CAD and scene scripts:

►

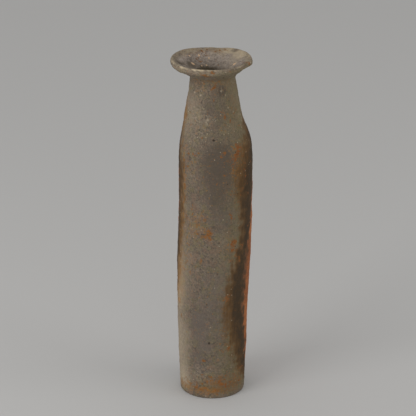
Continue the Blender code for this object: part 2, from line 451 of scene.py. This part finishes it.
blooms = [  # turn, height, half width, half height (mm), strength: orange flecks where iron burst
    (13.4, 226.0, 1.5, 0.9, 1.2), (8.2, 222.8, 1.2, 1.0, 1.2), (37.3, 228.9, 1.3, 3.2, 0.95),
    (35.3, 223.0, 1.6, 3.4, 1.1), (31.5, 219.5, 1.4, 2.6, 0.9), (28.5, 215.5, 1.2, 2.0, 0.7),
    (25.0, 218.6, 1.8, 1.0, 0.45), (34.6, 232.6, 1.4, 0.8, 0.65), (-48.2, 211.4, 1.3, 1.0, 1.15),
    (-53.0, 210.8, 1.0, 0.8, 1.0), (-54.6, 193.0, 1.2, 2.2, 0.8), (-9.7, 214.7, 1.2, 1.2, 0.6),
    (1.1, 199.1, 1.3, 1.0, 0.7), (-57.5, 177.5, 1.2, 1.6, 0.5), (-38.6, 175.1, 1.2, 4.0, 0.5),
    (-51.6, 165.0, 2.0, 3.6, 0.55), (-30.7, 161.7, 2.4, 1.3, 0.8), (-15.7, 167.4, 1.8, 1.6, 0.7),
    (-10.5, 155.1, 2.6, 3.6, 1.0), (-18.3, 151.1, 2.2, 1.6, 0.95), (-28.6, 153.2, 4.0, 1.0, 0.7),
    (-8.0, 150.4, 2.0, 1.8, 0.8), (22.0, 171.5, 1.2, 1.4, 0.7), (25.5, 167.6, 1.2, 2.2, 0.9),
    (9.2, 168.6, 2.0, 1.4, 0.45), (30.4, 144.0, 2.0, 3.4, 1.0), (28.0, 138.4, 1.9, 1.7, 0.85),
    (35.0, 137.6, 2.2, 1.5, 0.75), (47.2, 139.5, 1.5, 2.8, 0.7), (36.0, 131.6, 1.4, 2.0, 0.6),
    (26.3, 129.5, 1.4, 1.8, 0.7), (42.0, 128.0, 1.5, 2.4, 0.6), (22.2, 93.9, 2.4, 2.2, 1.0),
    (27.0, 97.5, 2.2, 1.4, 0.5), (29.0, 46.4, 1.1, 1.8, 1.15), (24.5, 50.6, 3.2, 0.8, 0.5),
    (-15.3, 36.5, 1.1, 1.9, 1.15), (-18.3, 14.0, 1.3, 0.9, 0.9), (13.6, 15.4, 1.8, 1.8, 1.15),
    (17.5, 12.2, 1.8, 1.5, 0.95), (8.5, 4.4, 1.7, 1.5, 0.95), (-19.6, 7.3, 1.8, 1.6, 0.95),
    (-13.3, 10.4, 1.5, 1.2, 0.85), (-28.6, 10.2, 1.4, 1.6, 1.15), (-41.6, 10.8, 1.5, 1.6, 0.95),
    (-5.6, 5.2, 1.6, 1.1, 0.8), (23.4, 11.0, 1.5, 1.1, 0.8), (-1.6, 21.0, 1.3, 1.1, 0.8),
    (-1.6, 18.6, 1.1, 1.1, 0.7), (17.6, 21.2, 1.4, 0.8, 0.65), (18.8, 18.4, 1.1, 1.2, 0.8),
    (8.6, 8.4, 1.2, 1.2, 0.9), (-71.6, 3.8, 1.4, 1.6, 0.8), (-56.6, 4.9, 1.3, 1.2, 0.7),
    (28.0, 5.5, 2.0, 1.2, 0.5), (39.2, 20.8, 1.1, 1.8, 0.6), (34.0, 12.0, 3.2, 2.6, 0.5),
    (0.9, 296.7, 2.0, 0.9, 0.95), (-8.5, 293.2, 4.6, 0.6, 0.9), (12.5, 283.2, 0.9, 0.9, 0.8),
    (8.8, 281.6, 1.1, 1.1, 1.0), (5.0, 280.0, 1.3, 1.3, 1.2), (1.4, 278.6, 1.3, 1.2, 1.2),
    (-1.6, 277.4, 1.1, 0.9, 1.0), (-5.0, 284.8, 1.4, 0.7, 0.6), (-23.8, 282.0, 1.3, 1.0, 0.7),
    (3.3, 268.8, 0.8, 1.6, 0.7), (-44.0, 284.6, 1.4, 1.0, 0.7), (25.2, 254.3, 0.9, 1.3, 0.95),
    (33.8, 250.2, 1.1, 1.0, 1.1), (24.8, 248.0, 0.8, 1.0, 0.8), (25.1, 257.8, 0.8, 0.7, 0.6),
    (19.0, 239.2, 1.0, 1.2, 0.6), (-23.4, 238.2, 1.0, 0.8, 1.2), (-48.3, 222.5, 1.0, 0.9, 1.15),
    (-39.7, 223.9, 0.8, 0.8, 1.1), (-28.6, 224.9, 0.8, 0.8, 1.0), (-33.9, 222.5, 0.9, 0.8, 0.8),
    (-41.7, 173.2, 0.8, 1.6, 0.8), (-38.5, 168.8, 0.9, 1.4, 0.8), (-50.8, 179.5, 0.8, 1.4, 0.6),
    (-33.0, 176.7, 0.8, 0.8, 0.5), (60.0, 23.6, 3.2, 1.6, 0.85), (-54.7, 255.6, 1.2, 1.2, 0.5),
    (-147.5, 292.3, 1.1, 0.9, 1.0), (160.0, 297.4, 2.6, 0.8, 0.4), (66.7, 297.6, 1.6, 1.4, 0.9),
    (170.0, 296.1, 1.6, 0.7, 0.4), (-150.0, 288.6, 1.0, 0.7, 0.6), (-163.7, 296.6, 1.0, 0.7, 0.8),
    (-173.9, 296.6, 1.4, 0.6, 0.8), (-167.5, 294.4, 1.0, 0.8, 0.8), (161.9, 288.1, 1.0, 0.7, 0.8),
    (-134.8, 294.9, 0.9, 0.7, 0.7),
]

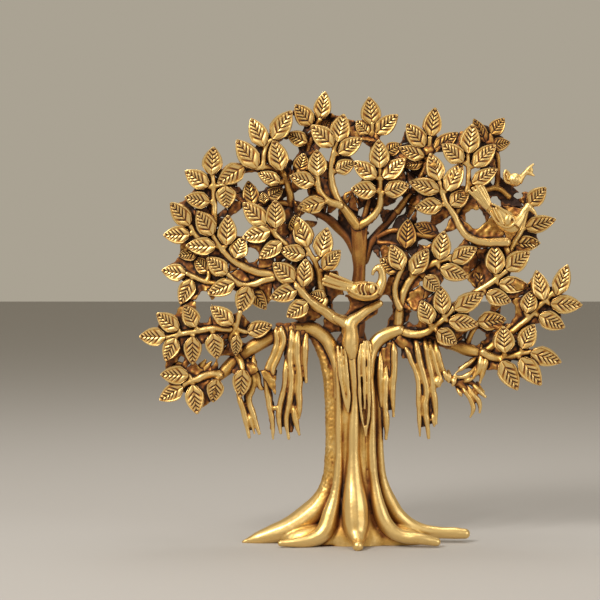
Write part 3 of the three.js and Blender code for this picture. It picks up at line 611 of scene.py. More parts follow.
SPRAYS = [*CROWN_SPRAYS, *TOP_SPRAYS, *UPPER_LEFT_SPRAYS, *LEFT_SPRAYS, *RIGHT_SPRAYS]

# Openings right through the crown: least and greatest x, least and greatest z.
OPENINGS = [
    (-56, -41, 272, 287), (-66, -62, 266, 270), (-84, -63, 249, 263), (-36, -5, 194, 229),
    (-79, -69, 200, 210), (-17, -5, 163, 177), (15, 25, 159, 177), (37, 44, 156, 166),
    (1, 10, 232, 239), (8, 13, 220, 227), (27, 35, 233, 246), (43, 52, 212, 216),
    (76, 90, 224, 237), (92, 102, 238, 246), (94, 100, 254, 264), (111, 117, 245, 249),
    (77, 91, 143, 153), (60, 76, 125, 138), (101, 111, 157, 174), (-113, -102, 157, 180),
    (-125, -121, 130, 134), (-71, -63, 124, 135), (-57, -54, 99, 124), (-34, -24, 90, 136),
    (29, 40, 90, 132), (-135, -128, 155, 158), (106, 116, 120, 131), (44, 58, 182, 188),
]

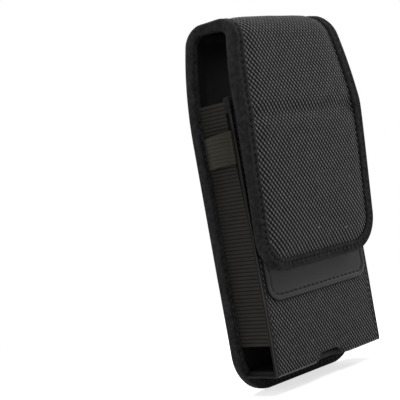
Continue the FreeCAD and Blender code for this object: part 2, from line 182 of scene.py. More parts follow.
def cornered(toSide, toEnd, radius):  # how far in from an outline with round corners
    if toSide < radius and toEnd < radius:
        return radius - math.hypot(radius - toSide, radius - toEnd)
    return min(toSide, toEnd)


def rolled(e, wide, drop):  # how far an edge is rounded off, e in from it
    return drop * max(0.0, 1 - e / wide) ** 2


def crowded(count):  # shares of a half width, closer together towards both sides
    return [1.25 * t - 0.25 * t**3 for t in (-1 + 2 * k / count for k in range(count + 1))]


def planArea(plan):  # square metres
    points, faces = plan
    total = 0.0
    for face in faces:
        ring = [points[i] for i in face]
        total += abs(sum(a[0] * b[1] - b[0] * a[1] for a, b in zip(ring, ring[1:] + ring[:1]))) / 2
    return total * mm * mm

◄

TO BE DONE: From the records above, transcribe without alteration every line from the one with "Continue the FreeCAD" to the one with "return min(toSide, toEnd)", inclusive.

FINAL RESULT:
Continue the FreeCAD and Blender code for this object: part 2, from line 182 of scene.py. More parts follow.
def cornered(toSide, toEnd, radius):  # how far in from an outline with round corners
    if toSide < radius and toEnd < radius:
        return radius - math.hypot(radius - toSide, radius - toEnd)
    return min(toSide, toEnd)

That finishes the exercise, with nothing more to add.